● MATERIAL
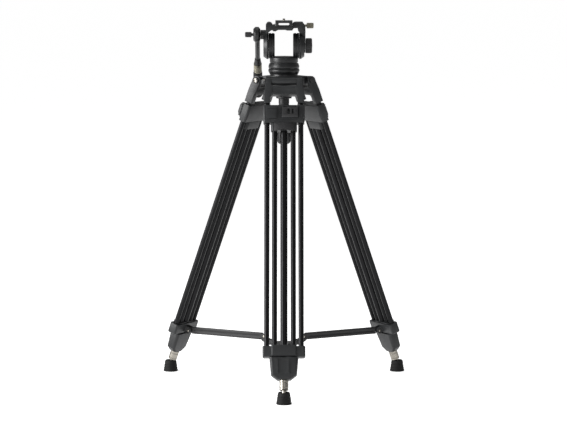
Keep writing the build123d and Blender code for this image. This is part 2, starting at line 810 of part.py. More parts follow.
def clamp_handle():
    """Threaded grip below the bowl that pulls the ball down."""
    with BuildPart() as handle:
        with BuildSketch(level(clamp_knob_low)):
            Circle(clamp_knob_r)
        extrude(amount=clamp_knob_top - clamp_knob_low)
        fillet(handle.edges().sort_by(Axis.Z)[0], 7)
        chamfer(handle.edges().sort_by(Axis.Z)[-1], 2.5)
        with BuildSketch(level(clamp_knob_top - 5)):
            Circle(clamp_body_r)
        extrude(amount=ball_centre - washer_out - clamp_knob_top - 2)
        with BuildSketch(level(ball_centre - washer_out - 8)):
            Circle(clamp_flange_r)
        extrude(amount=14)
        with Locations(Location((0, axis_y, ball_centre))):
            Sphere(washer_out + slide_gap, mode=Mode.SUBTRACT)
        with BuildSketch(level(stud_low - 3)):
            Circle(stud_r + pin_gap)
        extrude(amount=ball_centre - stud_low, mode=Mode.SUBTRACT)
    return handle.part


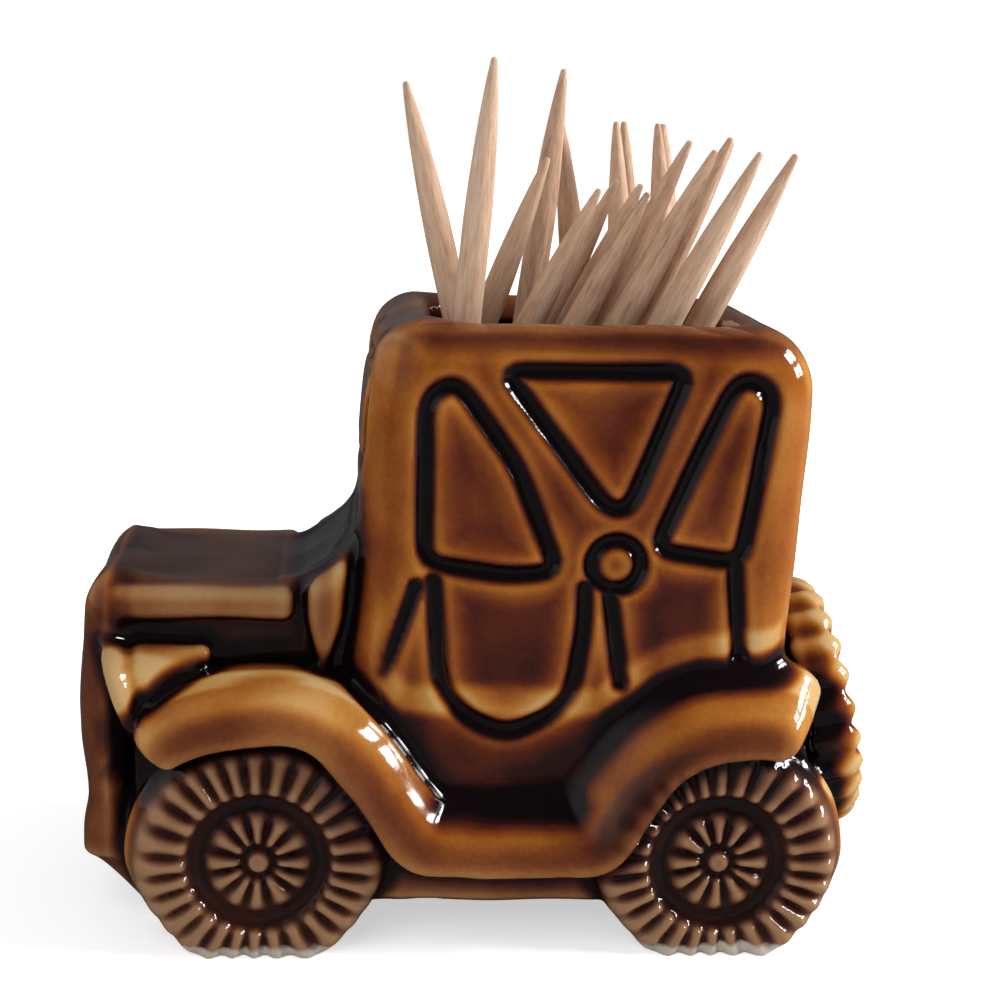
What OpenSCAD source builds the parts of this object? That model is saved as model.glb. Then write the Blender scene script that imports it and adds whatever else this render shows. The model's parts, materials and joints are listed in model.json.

● WRITTEN PROBLEM
Produce an exact copy of every entry above.

● SOLUTION
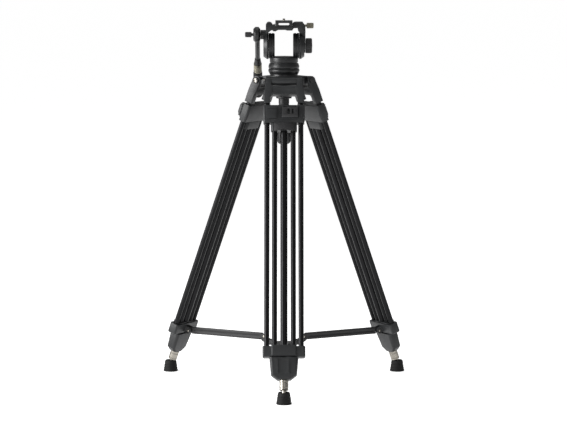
Keep writing the build123d and Blender code for this image. This is part 2, starting at line 810 of part.py. More parts follow.
def clamp_handle():
    """Threaded grip below the bowl that pulls the ball down."""
    with BuildPart() as handle:
        with BuildSketch(level(clamp_knob_low)):
            Circle(clamp_knob_r)
        extrude(amount=clamp_knob_top - clamp_knob_low)
        fillet(handle.edges().sort_by(Axis.Z)[0], 7)
        chamfer(handle.edges().sort_by(Axis.Z)[-1], 2.5)
        with BuildSketch(level(clamp_knob_top - 5)):
            Circle(clamp_body_r)
        extrude(amount=ball_centre - washer_out - clamp_knob_top - 2)
        with BuildSketch(level(ball_centre - washer_out - 8)):
            Circle(clamp_flange_r)
        extrude(amount=14)
        with Locations(Location((0, axis_y, ball_centre))):
            Sphere(washer_out + slide_gap, mode=Mode.SUBTRACT)
        with BuildSketch(level(stud_low - 3)):
            Circle(stud_r + pin_gap)
        extrude(amount=ball_centre - stud_low, mode=Mode.SUBTRACT)
    return handle.part


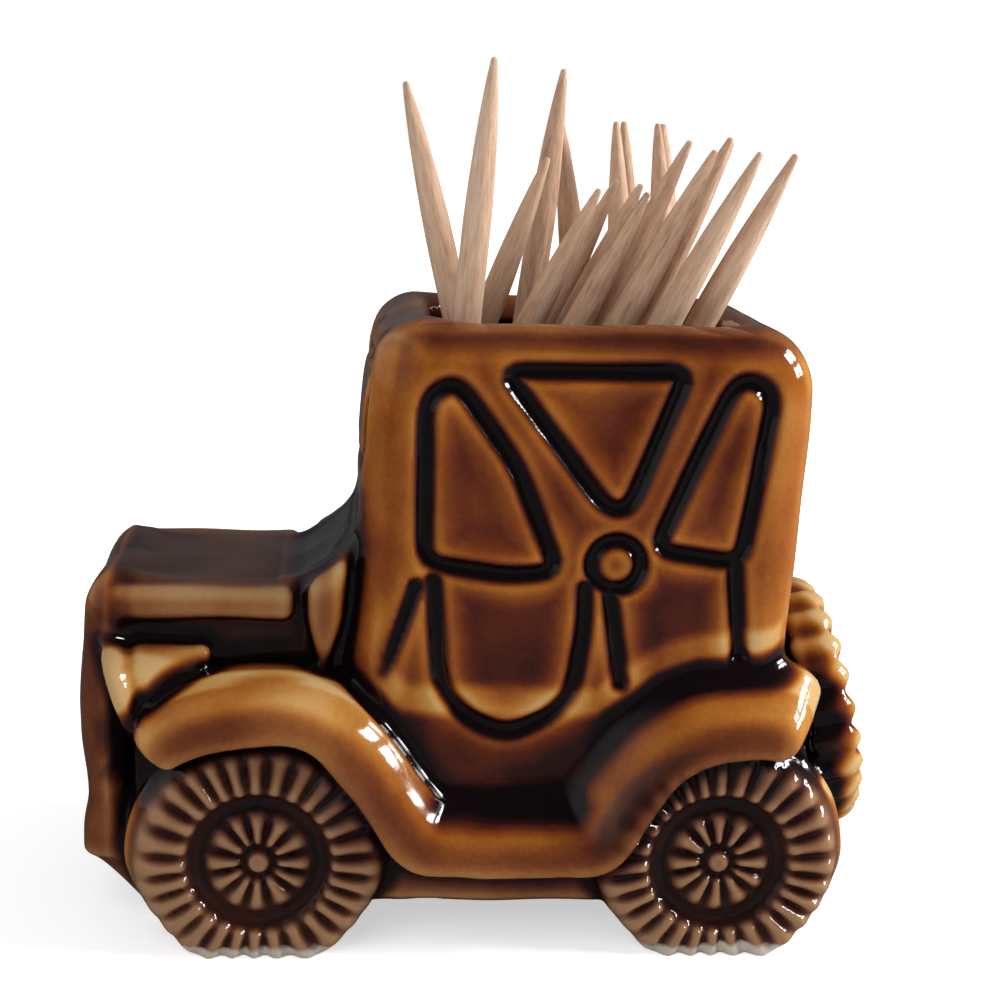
What OpenSCAD source builds the parts of this object? That model is saved as model.glb. Then write the Blender scene script that imports it and adds whatever else this render shows. The model's parts, materials and joints are listed in model.json.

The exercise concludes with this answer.